Konsep area terbuka ini tidak dimiliki bangunan Eropa yang beriklim dingin dan membutuhkan ruang tertutup sepenuhnya. Pengetahuan arsitektur tropis yang diperkenalkan Berlage kemudian diadopsi oleh murid-muridnya sebagai pola bangunan kolonial tropis pasca-Berlage.

Kuncarsono mencontohkan bangunan pasca-Berlage di Surabaya, salah satunya Balai Kota Surabaya. Bangunan tersebut memiliki koridor di lantai satu dan dua yang mengelilingi gedung, sehingga tidak ada pintu atau jendela yang langsung menghadap ke luar. Desain ini berfungsi melindungi material bangunan dan menahan air hujan.

“Contoh lainnya bisa dilihat dari Hotel Majapahit Surabaya. Dari jalan terlihat jendelanya masih menjorok ke dalam,” tambah Kuncarsono.
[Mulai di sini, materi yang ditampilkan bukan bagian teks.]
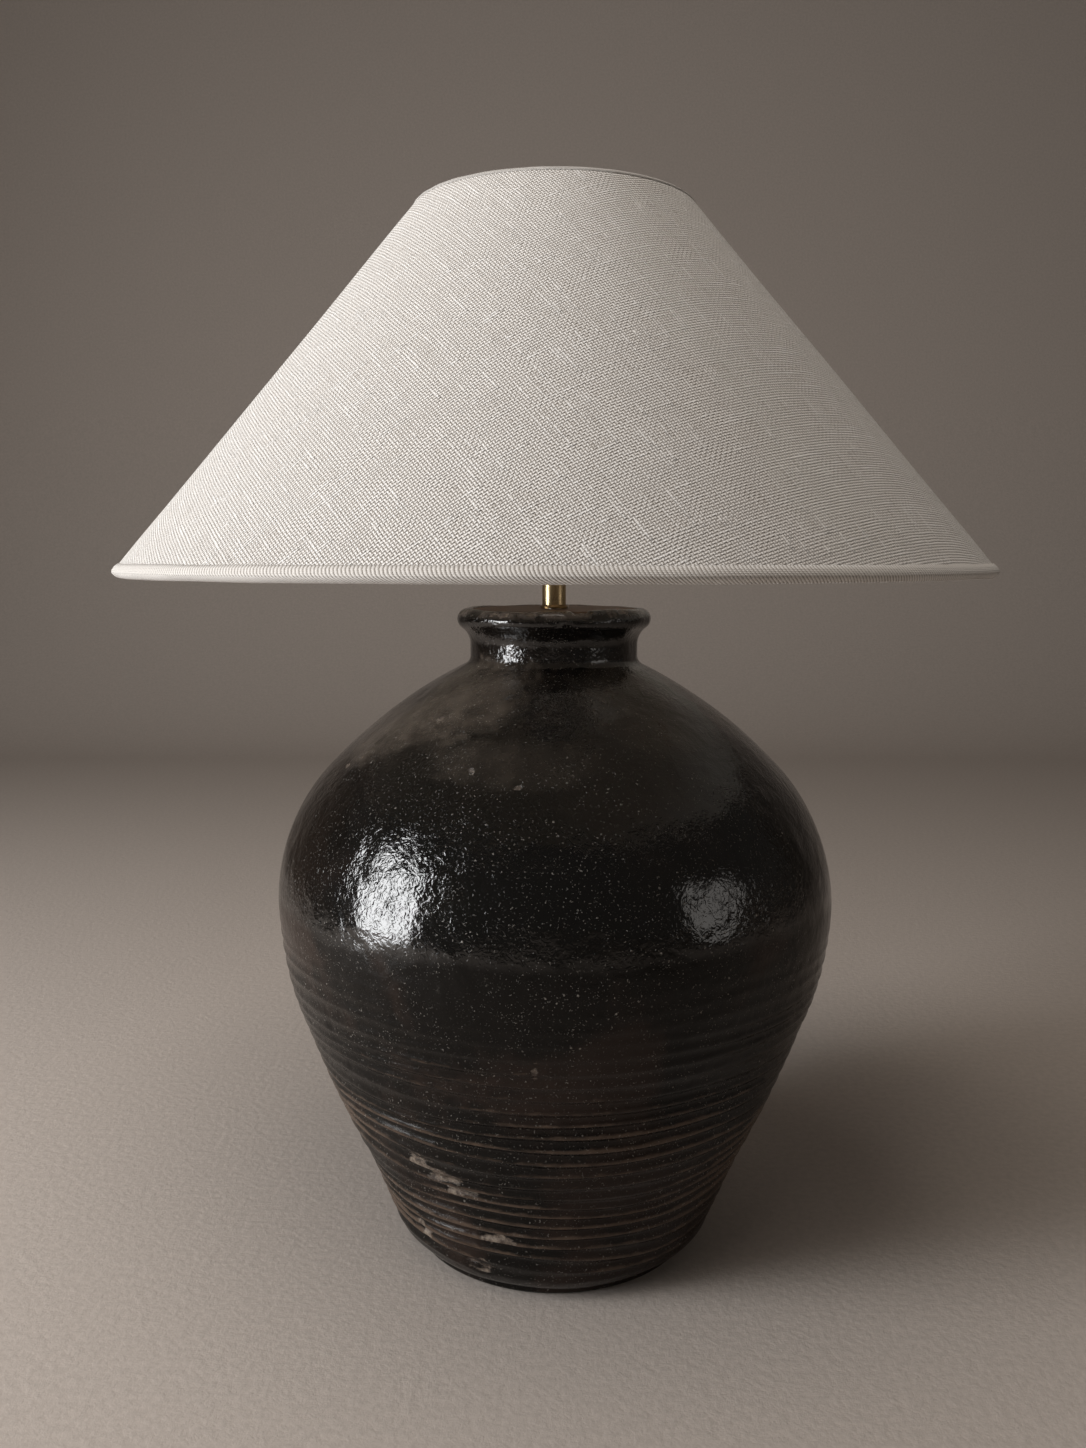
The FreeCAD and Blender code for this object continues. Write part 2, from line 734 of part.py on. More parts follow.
def make_switch():
    """Turn switch: a steel shaft out of the block and a fluted knob on it, both along -Y."""
    shaft_base = "-knob_back + shaft_depth"
    shaft_end = "knob_back + knob_length - knob_round * 2"
    shaft = turned_part("switch_shaft", ("0", "0"), ("shaft_radius", "0"),
                        ("shaft_radius", shaft_end + " - knob_back + shaft_depth"),
                        ("0", shaft_end + " - knob_back + shaft_depth"))
    knob = turned_part(
        "switch_knob", ("shaft_radius + fit", "0"), ("knob_radius", "0"),
        ("knob_radius", "knob_length - knob_round"),
        ("knob_radius - knob_round", "knob_length", {"radius": "knob_round", "sense": 1}),
        ("0", "knob_length"), ("0", "knob_length - knob_round"),
        ("shaft_radius + fit", "knob_length - knob_round"))
    flute_sketch = new_sketch(knob, "XY_Plane", "knob_length")
    circle(flute_sketch, "knob_radius + flute_offset", "0", "flute_radius")
    flute = pocket(knob, flute_sketch, "flute_length")
    ring_of(knob, flute, "flute_count")
    for body, place in ((shaft, shaft_base), (knob, "-knob_back")):
        body.Placement = Placement(Vector(0, -1, 1), Rotation(Vector(1, 0, 0), 90))
        bind(body, "Placement.Base.y", place)
        bind(body, "Placement.Base.z", "switch_level")


# ---------------------------------------------------------------- the bulb

def make_bulb():
    """Screw bulb: tip contact, glass insulator, threaded cap and frosted envelope."""
    turned_part("bulb_tip", ("0", "tip_base"), ("tip_flat_radius", "tip_base"),
                ("tip_radius", "insulator_base"), ("0", "insulator_base"))
    turned_part("bulb_insulator", ("0", "insulator_base"), ("tip_radius + slack", "insulator_base"),
                ("bulb_cap_radius - bulb_cap_wall", "bulb_cap_base"), ("0", "bulb_cap_base"))
    tube_part("bulb_cap", "bulb_cap_radius - bulb_cap_wall", "bulb_cap_radius",
              "bulb_cap_base", "bulb_cap_top")
    inner_neck = "glass_neck_radius - glass_wall"
    throat = "bulb_cap_top + glass_throat"
    turned_part(
        "bulb_glass", (inner_neck, "bulb_cap_top - bulb_cap_length / 2"),
        ("glass_neck_radius", "bulb_cap_top - bulb_cap_length / 2"),
        ("glass_neck_radius", "bulb_cap_top"),
        ("glass_neck_radius + glass_throat_flare", throat, {}),
        ("glass_radius", "glass_centre", {"level": "glass_centre"}),
        ("0", "glass_centre + glass_radius", {"level": "glass_centre"}),
        ("0", "glass_centre + glass_radius - glass_wall"),
        ("glass_radius - glass_wall", "glass_centre", {"level": "glass_centre"}),
        (inner_neck + " + glass_throat_flare", throat, {"level": "glass_centre"}),
        (inner_neck, "bulb_cap_top"))


# ---------------------------------------------------------------- the harp

def make_saddle():
    """Pressed steel saddle under the socket: a plate with two upturned ears and narrow prongs."""
    body = new_body("harp_saddle")
    sketch = new_sketch(body)
    inside = "ear_face - saddle_thickness"
    tip = "ear_top + prong_height"
    outline(sketch, ("-(ear_face)", "tube_top"), ("ear_face", "tube_top"), ("ear_face", tip),
            (inside, tip), (inside, "saddle_top"), ("-(%s)" % inside, "saddle_top"),
            ("-(%s)" % inside, tip), ("-(ear_face)", tip))
    pad(body, sketch, "saddle_width", centred=True)
    hole = new_sketch(body, "XY_Plane", "saddle_top")
    circle(hole, "0", "0", "pipe_radius + slack")
    pocket(body, hole, "saddle_thickness")
    for side in ("", "-"):
        trim_ear(body, side, "saddle_top", "ear_width / 2")
        trim_ear(body, side, "ear_top", "prong_width / 2")


def trim_ear(body, side, base, half_width):
    """Narrow the ears to a half width on one side of the strip, from a level up to their tips."""
    sketch = new_sketch(body, "YZ_Plane")
    outer, inner = side + "saddle_width", side + half_width
    top = "ear_top + 2 * prong_height"
    outline(sketch, (inner, base), (outer, base), (outer, top), (inner, top))
    pocket(body, sketch, "4 * leg_spread", centred=True)


def harp_path(sketch):
    """Draw one side of the harp from the leg's foot to the top."""
    bend_across = "(leg_spread + harp_half_width) / 2"
    bend_up = "(harp_bend + harp_side) / 2"
    outline(sketch, ("leg_spread", "harp_base"), ("leg_spread", "harp_bend"),
            (bend_across, bend_up, {}), ("harp_half_width", "harp_side", {}),
            ("harp_half_width", "harp_spring"), ("0", "harp_top", {}), closed=False)


def make_harp():
    """Bent brass wire harp, swept on one side and mirrored, and its riveted stud."""
    body = new_body("harp")
    path = new_sketch(body)
    harp_path(path)
    section = new_sketch(body, "XY_Plane", "harp_base")
    circle(section, "leg_spread", "0", "harp_wire_radius")
    doc.recompute()
    wire = body.newObject("PartDesign::AdditivePipe", "Wire")
    wire.Profile = section
    wire.Spine = path
    doc.recompute()
    mirror = body.newObject("PartDesign::Mirrored", "OtherSide")
    mirror.Originals = [wire]
    plane = [each for each in body.Origin.OriginFeatures if each.Role == "YZ_Plane"][0]
    mirror.MirrorPlane = (plane, [""])
    body.Tip = mirror
    doc.recompute()
    stud = turned_part(
        "harp_stud", ("0", "collar_base"),
        ("stud_collar_radius - stud_chamfer", "collar_base"),
        ("stud_collar_radius", "collar_base + stud_chamfer"), ("stud_collar_radius", "hub_base"),
        ("stud_radius", "hub_base"), ("stud_radius", "stud_top - stud_chamfer"),
        ("stud_radius - stud_chamfer", "stud_top"), ("0", "stud_top"))
    sag = "stud_collar_radius ^ 2 / (4 * harp_half_width)"
    hole = new_sketch(stud, "YZ_Plane")
    circle(hole, "0", "harp_top - " + sag, "harp_wire_radius + fit + " + sag)
    pocket(stud, hole, "4 * stud_collar_radius", centred=True)
    for name, side in (("ferrule_left", "-"), ("ferrule_right", "")):
        make_ferrule(name, side)


def make_ferrule(label, side):
    """Sliding sleeve that locks one leg of the harp to its prong."""
    body = tube_part(label, "ferrule_bore_radius", "ferrule_bore_radius + ferrule_wall",
                     "harp_base", "harp_base + ferrule_length")
    bind(body, "Placement.Base.x", side + "ferrule_centre")


# ---------------------------------------------------------------- the shade

def on_slope(along, out, from_top=False):
    """Return the corner that lies along the shade's slope and out from its face."""
    if from_top:
        return ("shade_top_radius - (%s) * lean + (%s) * rise" % (along, out),
                "shade_top + (%s) * rise + (%s) * lean" % (along, out))
    return ("shade_bottom_radius - (%s) * lean + (%s) * rise" % (along, out),
            "shade_base + (%s) * rise + (%s) * lean" % (along, out))


def make_shade():
    """Linen on a stiff liner, wire rings in both edges, rolled hems and a sunk spider."""
    back = "-cover_thickness"
    liner_face, liner_back = "-cover_thickness - glue_gap", "-skin"
    turned_part("shade_cover", on_slope("0", back), on_slope("0", "0"),
                on_slope("0", "0", True), on_slope("0", back, True))
    turned_part("shade_liner", on_slope("0", liner_back), on_slope("0", liner_face),
                on_slope("0", liner_face, True), on_slope("0", liner_back, True))
    wire_ring("shade_base_ring", "base_ring_radius", "base_ring_level")
    wire_ring("shade_top_ring", "top_ring_radius", "top_ring_level")
    hem("shade_base_hem", "hem_height", "hem_height", False)
    hem("shade_top_hem", "top_hem_height", "top_hem_return", True)
    make_spider()


def wire_ring(label, radius, level):
    """Make a ring of round wire."""
    body = new_body(label)
    sketch = new_sketch(body)
    circle(sketch, radius, level, "ring_wire_radius")
    revolve(body, sketch)


def hem(label, height, turned_in, at_top):
    """Make the rolled linen channel that wraps one edge of the shade and its wire."""
    sign = "-" if at_top else ""
    face, back = "glue_gap", "-ring_depth - ring_wire_radius - glue_gap"
    edge = sign + "(-glue_gap)"
    rim = sign + "(-glue_gap - hem_thickness)"
    deep, middle = sign + "(%s)" % height, sign + "(%s / 2)" % height
    inside = sign + "(%s)" % turned_in
    outer = "glue_gap + hem_thickness"
    inner = back + " - hem_thickness"
    turned_part(label, *[on_slope(along, out, at_top) for along, out in (
        (deep, outer), (middle, outer + " + hem_bulge"), (rim, face), (rim, back),
        (inside, inner), (inside, back), (edge, back), (edge, face), (deep, face))])


def make_spider():
    """Washer on the harp's stud with wire arms curving up to the shade's top ring."""
    body = new_body("shade_spider")
    sketch = new_sketch(body)
    bore = "stud_radius + slack"
    outline(sketch, (bore, "hub_base"), ("hub_radius", "hub_base"), ("hub_radius", "hub_top"),
            (bore, "hub_top"))
    revolve(body, sketch)
    level = "hub_base + ring_wire_radius"
    path = new_sketch(body)
    outline(path, ("hub_radius - 1.5", level), ("top_ring_radius - arm_bend", level),
            ("top_ring_radius", level + " + arm_bend", {}),
            ("top_ring_radius", "top_ring_level - ring_wire_radius - weld_gap"), closed=False)
    section = new_sketch(body, "YZ_Plane", "hub_radius - 1.5")
    circle(section, "0", level, "ring_wire_radius")
    arm = body.newObject("PartDesign::AdditivePipe", "Arm")
    arm.Profile = section
    arm.Spine = path
    doc.recompute()
    ring_of(body, arm, "arm_count")
    bind(body, "Placement.Rotation.Angle", "90")


# ---------------------------------------------------------------- the finial

def make_finial():
    """Turned brass finial on a threaded insert that runs on the harp's stud."""
    tube_part("finial_insert", "stud_radius + running", "insert_radius",
              "hub_top", "hub_top + insert_height")
    waist = "hub_top + finial_base_height"
    top = "hub_top + finial_height"
    ball = top + " - finial_ball_radius"
    bore = "insert_radius + fit"
    turned_part(
        "finial", (bore, "hub_top"), ("finial_base_radius", "hub_top"),
        ("finial_base_radius", "hub_top + finial_base_height / 2"),
        ("finial_waist_radius + finial_waist_flare", waist,
         {"radius": "finial_base_height", "sense": 1}),
        ("finial_waist_radius", waist + " + finial_waist_height"),
        ("finial_ball_radius", ball, {"level": ball}),
        ("0", top, {"level": ball}),
        ("0", "stud_top + slack"),
        ("stud_radius + slack", "stud_top + slack"),
        ("stud_radius + slack", "hub_top + insert_height + fit"),
        (bore, "hub_top + insert_height + fit"))


def export():
    """Check every object and write one file for each sub-part."""
    doc.recompute()
    for each in doc.Objects:
        if "Invalid" in each.State or "Error" in each.State:
            raise RuntimeError("%s (%s) is %s" % (each.Name, each.Label, each.State))
    os.makedirs("parts", exist_ok=True)
    for each in subparts:
        if each.Shape.isNull() or not each.Shape.isValid():
            raise RuntimeError("the shape of %s is not valid" % each.Label)
        each.Shape.exportStep("parts/%s.step" % each.Label)
    print("%d sub-parts written" % len(subparts))


make_jar()
make_grommet()
make_felt()
make_wood_cap()
make_clamp()
make_neck()
make_socket()
make_switch()
make_bulb()
make_saddle()
make_harp()
make_shade()
make_finial()
export()
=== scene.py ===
"""The looks of a ginger jar table lamp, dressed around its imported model.

The model's own pieces stay where they are and get finishes. The jar, its wooden cap, the linen skin
and the two rolled hems are modelled again here, with the throwing ridges, lumps, chips and slack
edges that the plain solids leave out. Lengths in the classes are millimetres, as on a drawing,
except in the studio.
"""

import logging
import math
from collections.abc import Callable, Mapping, Sequence
from dataclasses import dataclass, field
from enum import Enum
from typing import Any

import bpy
import numpy as np
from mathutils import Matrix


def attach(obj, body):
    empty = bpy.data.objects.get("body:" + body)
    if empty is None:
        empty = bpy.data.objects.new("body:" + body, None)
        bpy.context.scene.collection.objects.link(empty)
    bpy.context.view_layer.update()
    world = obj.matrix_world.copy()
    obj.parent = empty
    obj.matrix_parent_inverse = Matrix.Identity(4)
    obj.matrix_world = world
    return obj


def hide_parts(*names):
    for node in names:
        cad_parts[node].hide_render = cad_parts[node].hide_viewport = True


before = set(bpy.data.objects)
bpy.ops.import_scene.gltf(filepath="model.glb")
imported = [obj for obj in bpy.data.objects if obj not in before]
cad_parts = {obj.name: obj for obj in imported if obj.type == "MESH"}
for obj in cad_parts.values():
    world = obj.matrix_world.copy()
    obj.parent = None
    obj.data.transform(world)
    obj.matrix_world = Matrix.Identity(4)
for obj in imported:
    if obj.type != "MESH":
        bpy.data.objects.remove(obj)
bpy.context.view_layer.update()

MM = 0.001
NOTHING = 1e-9
PHOTO_WIDTH, PHOTO_HEIGHT = 1086, 1448
LOG = logging.getLogger("lamp")
Colour = tuple[float, float, float]
Point = tuple[float, float]
Span = tuple[float, float]
Array = np.ndarray
Object = bpy.types.Object
Material = bpy.types.Material


# ------------------------ shader expressions

@dataclass(frozen=True)
class Signal:
    """A shader socket that takes Python arithmetic on plain values."""

    tree: bpy.types.NodeTree
    socket: bpy.types.NodeSocket

    def _math(self, operation: str, other: Any = None, swapped: bool = False) -> "Signal":
        """Add one Math node.

        Args:
            operation: the node's operation.
            other: the second value or signal, if the operation takes one.
            swapped: whether the other value comes first.

        Returns:
            The node's result.
        """
        node = self.tree.nodes.new("ShaderNodeMath")
        node.operation = operation
        values = [self] if other is None else [self, other]
        for slot, value in zip(node.inputs, reversed(values) if swapped else values):
            connect(self.tree, slot, value)
        return Signal(self.tree, node.outputs[0])

    def __add__(self, other: Any) -> "Signal":
        """Add a value."""
        return self._math("ADD", other)

    __radd__ = __add__

    def __sub__(self, other: Any) -> "Signal":
        """Take a value away."""
        return self._math("SUBTRACT", other)

    def __rsub__(self, other: Any) -> "Signal":
        """Take this signal away from a value."""
        return self._math("SUBTRACT", other, swapped=True)

    def __mul__(self, other: Any) -> "Signal":
        """Multiply by a value."""
        return self._math("MULTIPLY", other)

    def __truediv__(self, other: Any) -> "Signal":
        """Divide by a value."""
        return self._math("DIVIDE", other)

    def __pow__(self, other: Any) -> "Signal":
        """Raise to a power."""
        return self._math("POWER", other)

    def __abs__(self) -> "Signal":
        """Drop the sign."""
        return self._math("ABSOLUTE")

    def sine(self) -> "Signal":
        """Take the sine of an angle in radians."""
        return self._math("SINE")

    def cosine(self) -> "Signal":
        """Take the cosine of an angle in radians."""
        return self._math("COSINE")

    def floor(self) -> "Signal":
        """Round down to a whole number."""
        return self._math("FLOOR")

    def angle_to(self, other: Any) -> "Signal":
        """Return the angle whose tangent is this signal over the other."""
        return self._math("ARCTAN2", other)

    def at_most(self, other: Any) -> "Signal":
        """Take the smaller of two values."""
        return self._math("MINIMUM", other)


def connect(tree: bpy.types.NodeTree, slot: bpy.types.NodeSocket, value: Any) -> None:
    """Link a signal to a socket, or set the socket to a plain value.

    Args:
        tree: the node tree of both.
        slot: the input socket.
        value: a signal, a number, or a colour of three numbers.
    """
    if isinstance(value, Signal):
        tree.links.new(value.socket, slot)
    elif slot.type == "RGBA" and len(value) == 3:
        slot.default_value = (*value, 1.0)
    else:
        slot.default_value = value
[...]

Refleksi Anti-Kolonialisme yang Tersirat

Atas dasar keunikan dan nilai historisnya, Kuncarsono menilai Gedung Singa pantas mendapatkan perhatian lebih, baik dari pemerintah kota, pemerhati dan penikmat sejarah, maupun dari masyarakat luas.

Ia menyebut Gedung Singa sebagai bangunan pertama di Hindia Belanda yang arsiteknya berusaha memahami kultur Timur dan iklim tropis dengan tujuan menjangkau masyarakat lokal serta memberikan kenyamanan. Dari situlah, menurut Kuncarsono, Gedung Singa dapat dibaca sebagai refleksi anti-kolonialisme yang tidak memaksakan kehendak dan tidak tampil secara kasatmata di permukaan.